PROBLEM TO SOLVE
Begin with the first line of the listing and quote every line through the one containing "on its strap."; give only those lines.

DATA SEGMENT
===============

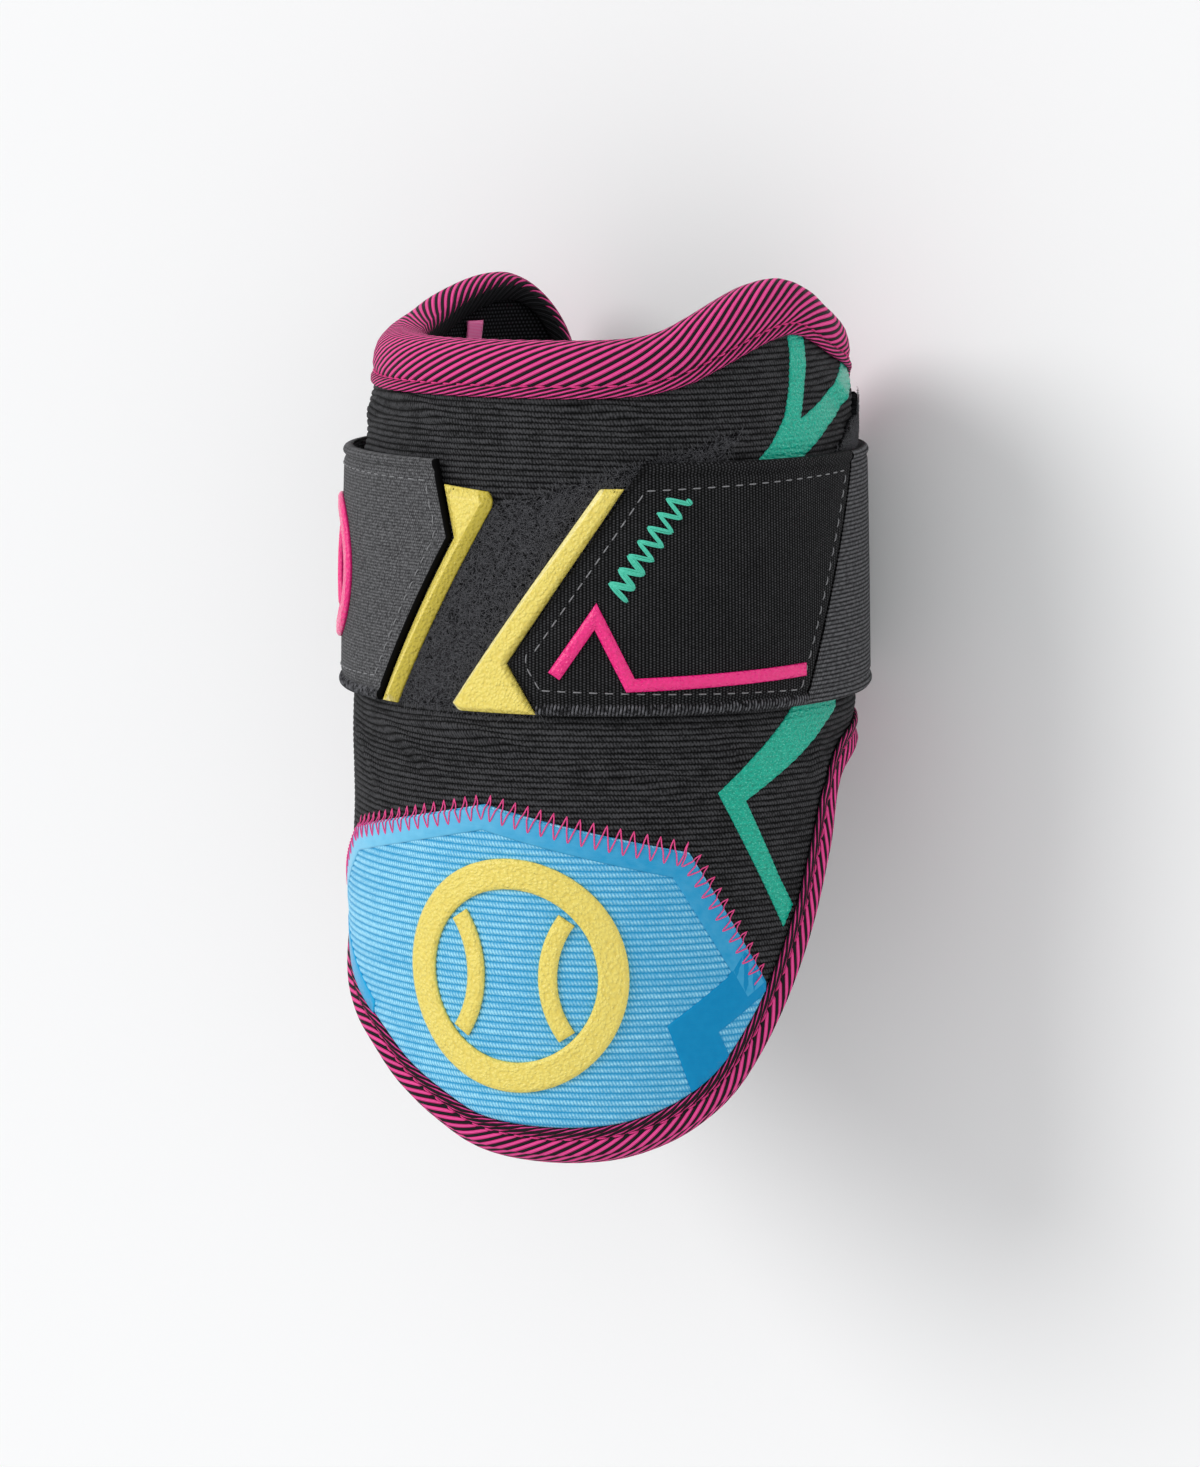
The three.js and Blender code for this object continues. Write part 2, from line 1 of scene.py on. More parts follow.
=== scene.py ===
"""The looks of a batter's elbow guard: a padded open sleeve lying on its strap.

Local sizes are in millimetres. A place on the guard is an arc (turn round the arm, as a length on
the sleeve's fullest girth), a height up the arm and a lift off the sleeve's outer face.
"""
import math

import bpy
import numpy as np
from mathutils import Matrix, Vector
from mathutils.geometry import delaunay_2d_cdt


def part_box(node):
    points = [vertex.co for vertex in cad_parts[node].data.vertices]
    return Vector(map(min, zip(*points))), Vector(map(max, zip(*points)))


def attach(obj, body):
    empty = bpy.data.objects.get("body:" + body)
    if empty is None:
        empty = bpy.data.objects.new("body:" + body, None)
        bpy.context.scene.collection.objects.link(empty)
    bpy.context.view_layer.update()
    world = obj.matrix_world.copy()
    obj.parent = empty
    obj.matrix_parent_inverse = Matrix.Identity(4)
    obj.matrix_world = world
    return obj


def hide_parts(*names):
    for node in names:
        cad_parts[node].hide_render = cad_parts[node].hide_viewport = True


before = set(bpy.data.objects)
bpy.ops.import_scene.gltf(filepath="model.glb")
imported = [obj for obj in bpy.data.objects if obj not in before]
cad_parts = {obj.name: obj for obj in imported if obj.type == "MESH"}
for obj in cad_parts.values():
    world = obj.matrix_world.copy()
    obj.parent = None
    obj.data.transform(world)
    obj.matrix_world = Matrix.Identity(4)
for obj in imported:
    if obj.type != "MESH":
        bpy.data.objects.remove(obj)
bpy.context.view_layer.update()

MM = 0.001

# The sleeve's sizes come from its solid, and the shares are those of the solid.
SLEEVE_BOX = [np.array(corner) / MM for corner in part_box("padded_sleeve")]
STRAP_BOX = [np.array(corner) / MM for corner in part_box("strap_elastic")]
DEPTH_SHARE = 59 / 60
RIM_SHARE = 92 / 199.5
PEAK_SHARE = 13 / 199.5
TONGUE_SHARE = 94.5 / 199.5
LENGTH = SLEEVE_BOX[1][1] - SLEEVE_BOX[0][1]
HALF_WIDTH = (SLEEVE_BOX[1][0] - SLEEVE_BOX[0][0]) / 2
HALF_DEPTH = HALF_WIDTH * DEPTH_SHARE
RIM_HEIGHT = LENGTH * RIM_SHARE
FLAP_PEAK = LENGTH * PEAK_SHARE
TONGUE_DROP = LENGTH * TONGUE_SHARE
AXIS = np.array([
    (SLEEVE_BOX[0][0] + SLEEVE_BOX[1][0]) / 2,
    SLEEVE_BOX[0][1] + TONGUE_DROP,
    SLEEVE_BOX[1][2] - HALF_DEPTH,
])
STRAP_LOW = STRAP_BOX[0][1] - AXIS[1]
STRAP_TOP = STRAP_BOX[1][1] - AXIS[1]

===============

TASK OUTPUT
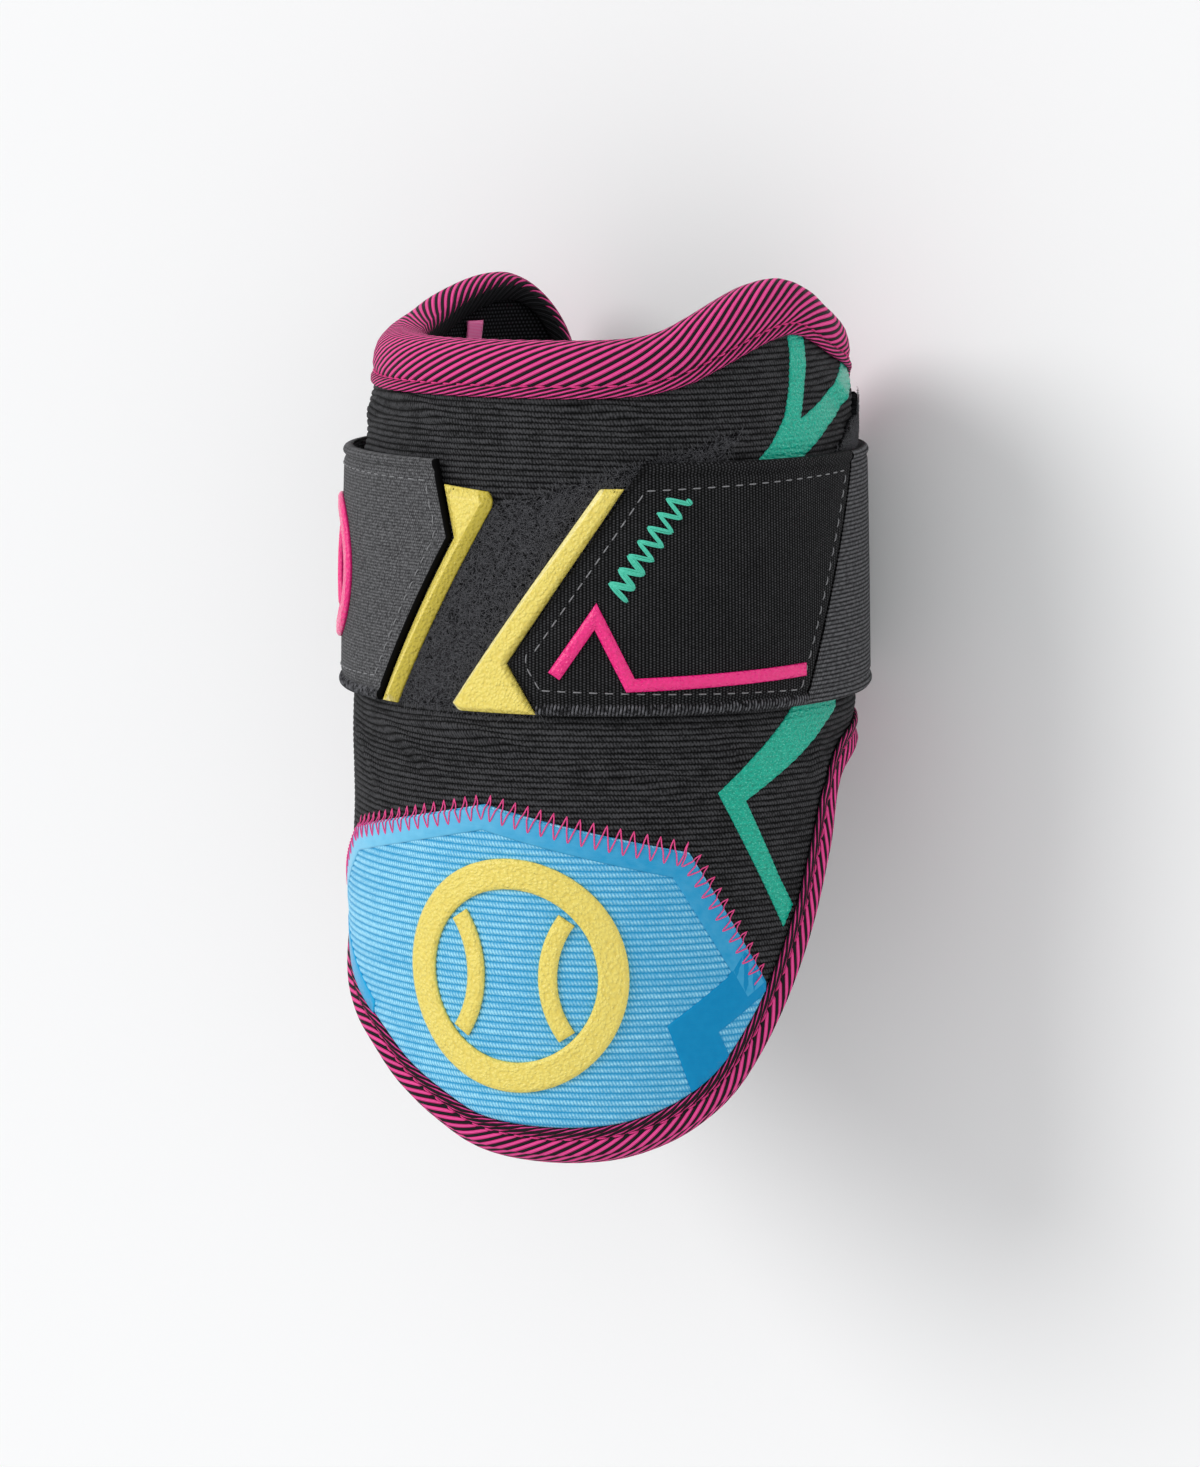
The three.js and Blender code for this object continues. Write part 2, from line 1 of scene.py on. More parts follow.
=== scene.py ===
"""The looks of a batter's elbow guard: a padded open sleeve lying on its strap.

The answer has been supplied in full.